The tech website Tech Crunch unwittingly reported the story of a Facebook plugin that was apparently flagging fake news stories. Tech Crunch wrote
that it appeared Facebook was doing limited tests of the plug-in, adding:
“Facebook is showing red warning labels above fake news links in the News Feed for some users in what appears to be a limited test….Notably, this particular news story checks out as true and was also picked up by The New York Times and Reuters, among other reliable fact-checking outlets. That suggests that Facebook is blacklisting entire sites rather than individual news stories. It also demonstrates the potential for false positives in Facebook’s system, where accurate stories are slapped with the “not reliable” warning.”
The report seems to based on a screenshot obtained by a reader and sent to Tech Crunch.
There was just one problem. The entire story was fake. It is likely this shot was taken from a Chrome plug-in called BS Detector, which actually is real but not being used or tested by Facebook. They’re not the only ones to fall for the story, as they mentioned.

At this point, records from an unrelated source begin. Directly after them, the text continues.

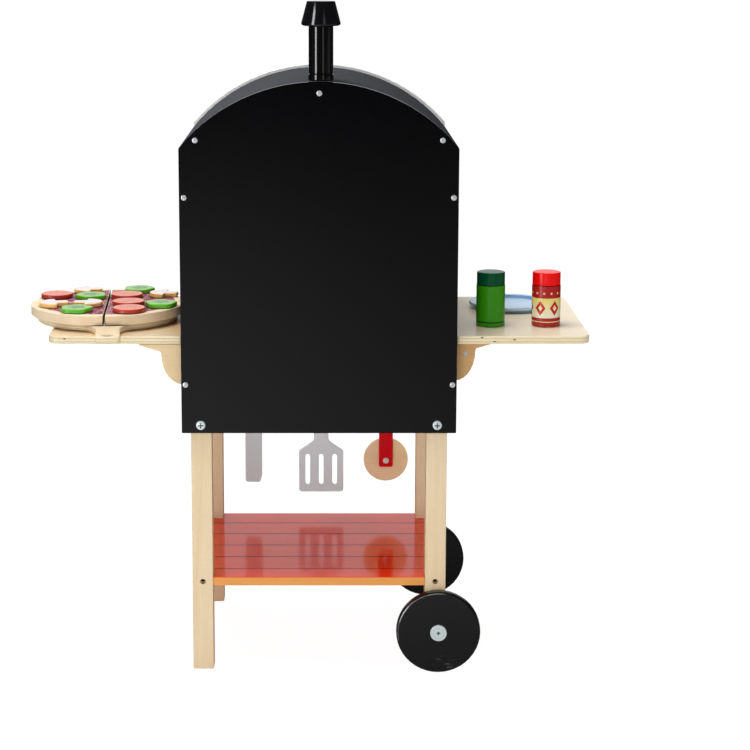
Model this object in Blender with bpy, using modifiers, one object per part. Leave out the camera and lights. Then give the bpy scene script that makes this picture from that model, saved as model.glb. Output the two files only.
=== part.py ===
"""Toy pizza oven on legs, with side tables, utensils, a sliced pizza, a plate and two shakers.

Everything is in metres with +Z up. The oven is laid out in its own plan: X = 0 is its middle
plane, Y = 0 the outer face of its back panel, with its front towards +Y, and Z = 0 the floor.
One empty carries the whole toy and centres it over the origin.
"""

import math

import bmesh
import bpy
from mathutils import Matrix, Vector

# Clearances
SEAT_GAP = 0.0003           # between pieces that rest on or meet each other
BORE_GAP = 0.0003           # round a shank in its hole
OVERRUN = 0.002             # how far a cutter runs past the faces that it cuts
MERGE_DISTANCE = 0.00001    # points nearer than this are one point

# Oven body
BODY_WIDTH = 0.4052
BODY_BOTTOM_HEIGHT = 0.3688
SHOULDER_HEIGHT = 0.7903
APEX_HEIGHT = 0.8862
BACK_PANEL_THICKNESS = 0.009
FRONT_PANEL_THICKNESS = 0.015
SIDE_PANEL_THICKNESS = 0.0125
ROOF_THICKNESS = 0.003
FRONT_RIM = 0.005           # the front panel's arch stands this far above the roof
PANEL_EDGE_ROUND = 0.001
BATTEN_DEPTH = 0.020
BATTEN_WIDTH = 0.024
SHOULDER_BATTEN_GAP = 0.002 # between a shoulder batten's outer edge and its side panel
BATTEN_EDGE_ROUND = 0.001
FLOOR_THICKNESS = 0.009

# Oven mouth in the front panel
MOUTH_WIDTH = 0.270
MOUTH_SILL = 0.004          # sill of the mouth above the oven floor
MOUTH_SIDE_HEIGHT = 0.120
MOUTH_RISE = 0.105

# Legs and shelf
LEG_WIDTH = 0.0308
LEG_EDGE_ROUND = 0.0015
FRAME_DEPTH = 0.3405        # rear face of the rear legs to front face of the front legs
WHEEL_LEG_LIFT = 0.035      # the legs on the wheels end this far above the floor
SHELF_HEIGHT = 0.1440       # top face
SHELF_THICKNESS = 0.013
SHELF_EDGE_INSET = 0.001    # behind the outer faces of the legs
SHELF_EDGE_ROUND = 0.0012
PLANK_WIDTH = 0.060
PLANK_GROOVE_COUNT = 5
PLANK_GROOVE_SHIFT = -0.008 # the middle groove lies this far behind the middle of the shelf
PLANK_GROOVE_WIDTH = 0.0016
PLANK_GROOVE_DEPTH = 0.0012
SCREW_RECESS_RADIUS = 0.00425
SCREW_RECESS_DEPTH = 0.010

# Side tables
TABLE_HEIGHT = 0.5118       # top face
TABLE_WIDTH = 0.1970
TABLE_THICKNESS = 0.012
TABLE_REAR_INSET = 0.0160   # rear edge in front of the back panel's outer face
TABLE_FRONT_INSET = 0.0031  # front edge behind the front panel's inner face
TABLE_CORNER_RADIUS = 0.0170
TABLE_INNER_CORNER_RADIUS = 0.003
TABLE_EDGE_ROUND = 0.0015
CLEAT_WIDTH = 0.029
CLEAT_HEIGHT = 0.030
CLEAT_EDGE_ROUND = 0.001
BRACKET_THICKNESS = 0.012
BRACKET_ARM = 0.0627
BRACKET_TIP = 0.0022
BRACKET_ROOT = 0.0120       # depth of the arm where it meets the lobe
BRACKET_FILLET = 0.004
BRACKET_LOBE_WIDTH = 0.0298
BRACKET_LOBE_TOP = 0.0150
BRACKET_DROP = 0.0605
BRACKET_EDGE_ROUND = 0.0012
LEFT_BRACKET_INSET = 0.002  # rear bracket in front of the table's rear edge
RIGHT_BRACKET_INSET = 0.0260

# Chimney
CHIMNEY_X = 0.003
CHIMNEY_Y = 0.035
CHIMNEY_RADIUS = 0.0179
CHIMNEY_COLLAR_HEIGHT = 0.0093
CHIMNEY_COLLAR_RADIUS = 0.0185
CHIMNEY_GROOVE = 0.0010
CHIMNEY_HEIGHT = 0.1138     # above the ridge of the roof, with its cap
CAP_HEIGHT = 0.0356
CAP_BOTTOM_RADIUS = 0.0289
CAP_TOP_RADIUS = 0.0209
CAP_ROUND = 0.004
CAP_TOP_ROUND = 0.0015
DOWEL_RADIUS = 0.006
DOWEL_LENGTH = 0.014

# Wheels and bolts
WHEEL_RADIUS = 0.0632
WHEEL_THICKNESS = 0.0160
WHEEL_ROUND = 0.004
WHEEL_OUTSET = 0.0045       # axle outboard of the middle of its leg
WHEEL_LEG_GAP = 0.0008
AXLE_RADIUS = 0.004
AXLE_DEPTH_IN_LEG = 0.022
AXLE_HEAD_RADIUS = 0.0125
AXLE_HEAD_THICKNESS = 0.0030
AXLE_HEAD_ROUND = 0.0012
AXLE_HEAD_GAP = 0.0005
DRIVE_RADIUS = 0.0030
DRIVE_DEPTH = 0.0016
BOLT_RADIUS = 0.003
BOLT_HEAD_RADIUS = 0.0070
BOLT_HEAD_HEIGHT = 0.0030
BOLT_HEAD_ROUND = 0.0024
BOLT_LENGTH = 0.030
BOLT_ABOVE_EDGE = 0.0122    # above the back panel's lower edge

# Utensils and their pegs
PEG_RADIUS = 0.004
PEG_LENGTH = 0.025          # outside the panel
PEG_DEPTH_IN_PANEL = 0.010
PEG_ROUND = 0.0015
PEG_ABOVE_EDGE = 0.0227
KNIFE_PEG_X = -0.1099
SPATULA_PEG_X = 0.0028
CUTTER_PEG_X = 0.1109
UTENSIL_THICKNESS = 0.007
UTENSIL_PANEL_GAP = 0.0006
UTENSIL_HOLE_RADIUS = 0.005
UTENSIL_HEAD = 0.015        # wood above the middle of the hanging hole
UTENSIL_EDGE_ROUND = 0.0012
HANDLE_END_SHARE = 0.9      # radius of a handle's upper corners, as a share of its half width
KNIFE_WIDTH = 0.0281
KNIFE_LENGTH = 0.2140
KNIFE_HANDLE_WIDTH = 0.0240
KNIFE_HANDLE_LENGTH = 0.095
KNIFE_HEEL_SLANT = 0.003    # height over which the handle widens to the blade
KNIFE_TIP_RISE = 0.0122
KNIFE_TIP_RUN = 0.0035
KNIFE_CORNER_RADIUS = 0.005
KNIFE_TIP_RADIUS = 0.004
SPATULA_NECK_WIDTH = 0.0244
SPATULA_BLADE_WIDTH = 0.0743
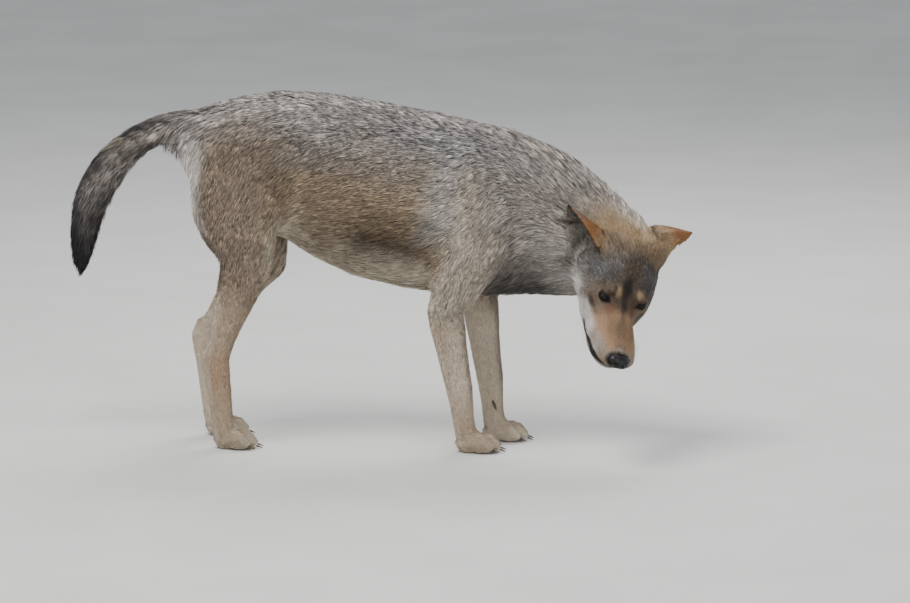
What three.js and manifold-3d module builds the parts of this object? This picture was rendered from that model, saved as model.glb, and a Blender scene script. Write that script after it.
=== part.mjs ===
// A grey wolf in its thin summer coat, standing life size. The tail is lifted and hangs in an arch, the
// head is lowered to the ground and turned to the wolf's right. The animal faces +X, its right side is -Y
// and +Z is up. Millimetres. The solids reach to the tips of the coat. The soles are cut flat at z = 0, and
// the group is moved so that the origin lies on the ground below the middle of the model's box.
import * as THREE from "three";
import { mergeVertices } from "three/addons/utils/BufferGeometryUtils.js";
import Module from "manifold-3d";

const wasm = await Module();
wasm.setup();

// ---- driving sizes
const GAP = 0.4; // left at every cut, so that neighbours never overlap
const FAR = 2000; // longer than the animal, for cutting boxes
const EYE_RADIUS = 12;
// in the head's own frame, whose origin lies between the eyes
const EYE_CENTRES = { right: [-3.4, -39, -8], left: [-8, 27.5, -4] };
const HEAD_SCALE = 1.12; // the head's frame is drawn for a smaller animal
const HEAD_AT = [516, -172, 339];
const HEAD_TURN = { yaw: -79.5, pitch: 28.5, roll: -24 }; // degrees
const TRIMMING = 0.06; // shape finer than this is left out of the cut faces
const EAR_LENGTH = 100;
const EAR_THICKNESS = 10;
const EAR_DEPTH = 1.2; // how much deeper than wide the ear's hollow is
const EAR_ROLL = 1.95; // half the angle that the ear is rolled through at its root, in radians
const EAR_BELOW = 0.25; // the share of its length that lies below the fur of the head
const CLAW_LENGTH = 17;
const CLAW_RADIUS = 3.4;
const CLAW_STANDOFF = 1.2;
const CLAW_LOWEST = 5.5;
const TOE_SPREAD = [-27, -10, 10, 27]; // sideways places of the four toes
const TOE_REACH = [0, 13, 13, 0]; // how far each toe stands forward of the outer ones
const SOLE_SINK = 3; // how much of each pad the flat sole takes off

const COLOURS = {
  grey: 0x8f8375,
  tan: 0xa98c6c,
  cream: 0xc9b8a0,
  rust: 0x9a6a42,
  dark: 0x3a3634,
  black: 0x1b1a1b,
  amber: 0xb07a2c,
  horn: 0x4a3f36,
};

// ---- solids

/** A closed geometry as a manifold solid, with its faces turned to point out. */
function solid(geometry) {
  const bare = geometry.clone();
  bare.deleteAttribute("normal");
  bare.deleteAttribute("uv");
  const merged = mergeVertices(bare, 1e-3);
  const at = merged.attributes.position;
  const faces = [];
  const corner = [new THREE.Vector3(), new THREE.Vector3(), new THREE.Vector3()];
  let volume = 0;
  for (let i = 0; i < merged.index.count; i += 3) {
    const face = [0, 1, 2].map((k) => merged.index.getX(i + k));
    if (new Set(face).size < 3) continue;
    face.forEach((v, k) => corner[k].fromBufferAttribute(at, v));
    volume += corner[0].dot(corner[1].clone().cross(corner[2]));
    faces.push(face);
  }
  const turned = volume < 0 ? faces.map(([a, b, c]) => [a, c, b]) : faces;
  return new wasm.Manifold(
    new wasm.Mesh({
      numProp: 3,
      vertProperties: new Float32Array(at.array),
      triVerts: new Uint32Array(turned.flat()),
    }),
  );
}

/** The largest single body of a solid. */
function largest(made) {
  const bodies = made.decompose();
  return bodies.reduce((a, b) => (a.volume() > b.volume() ? a : b));
}

function union(solids) {
  return solids.reduce((a, b) => a.add(b));
}

/** What is left of one solid when another is taken away with a gap all round it. */
function apart(made, other) {
  let left = made;
  for (const axis of [0, 1, 2]) {
    for (const step of [-GAP, GAP]) {
      const move = [0, 0, 0];
      move[axis] = step;
      left = left.subtract(other.translate(move));
    }
  }
  return largest(left);
}

/**
 * A sphere's mesh redrawn as rings: pointAt(t, angle) gives the surface, and pointAt(t, null) the middle of
 * the ring.
 */
function rings(along, around, pointAt) {
  const geometry = new THREE.SphereGeometry(1, around, along + 1);
  const at = geometry.attributes.position;
  const uv = geometry.attributes.uv;
  for (let i = 0; i < at.count; i++) {
    const row = Math.round((1 - uv.getY(i)) * (along + 1));
    const t = THREE.MathUtils.clamp((row - 1) / (along - 1), 0, 1);
    const pole = row === 0 || row === along + 1;
    const angle = (Math.round(uv.getX(i) * around) % around) * ((2 * Math.PI) / around);
    const point = pointAt(t, pole ? null : angle);
    at.setXYZ(i, point.x, point.y, point.z);
  }
  return geometry;
}

const FORWARD = new THREE.Vector3(1, 0, 0);
const SIDEWAYS = new THREE.Vector3(0, 1, 0);

/**
 * Flesh and coat swept through stations { at, wide, fore, aft }: half the width sideways, and the reach to
 * the front (or the top, where the sweep runs forward) and to the back. egg > 0 makes the fore side the
 * wider one, and square > 0 fills the corners of the aft side. An upright sweep keeps its rings square to X.
 */
function sweep(stations, { along = 12, around = 12, egg = 0, square = 0, upright = false } = {}) {
  const path = new THREE.CatmullRomCurve3(stations.map((s) => new THREE.Vector3(...s.at)));
  const reaches = stations.map((s) => new THREE.Vector3(s.wide, s.fore, s.aft ?? s.fore));
  const reach = new THREE.CatmullRomCurve3(reaches);
  reach.curveType = "catmullrom";
  return solid(
    rings(along, around, (t, angle) => {
      const centre = path.getPoint(t);
      if (angle === null) return centre;
      const ahead = upright ? FORWARD.clone() : path.getTangent(t);
      const fore = ahead.clone().cross(SIDEWAYS).normalize();
      const side = fore.clone().cross(ahead).normalize();
      const size = reach.getPoint(t);
      const power = Math.sin(angle) < 0 ? 1 - square : 1;
      const [c, s] = [Math.cos(angle), Math.sin(angle)].map((v) => Math.sign(v) * Math.abs(v) ** power);
      return centre
        .addScaledVector(side, size.x * c * (1 + egg * s))
        .addScaledVector(fore, (s > 0 ? size.y : size.z) * s);
    }),
  );
}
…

The error further illustrates the need for greater diligence among media outlets (including our own) and readers alike in determining the difference between false stories or satire and real reporting. As the internet becomes easier to access it also becomes easier to manipulate.
Tech Crunch has since issued an update and retraction.
Update: The feature appears to be an implementation of the Chrome plugin B.S. Detector, which some users took as a test by Facebook itself. We’ll continue to investigate but for now it looks like this is not a Facebook feature. Yes, the irony is rich.
Rich indeed, but it should be a lesson to all of us in the media that we cannot let our desperation for the jump on a story override our dedication to getting it right for our readers.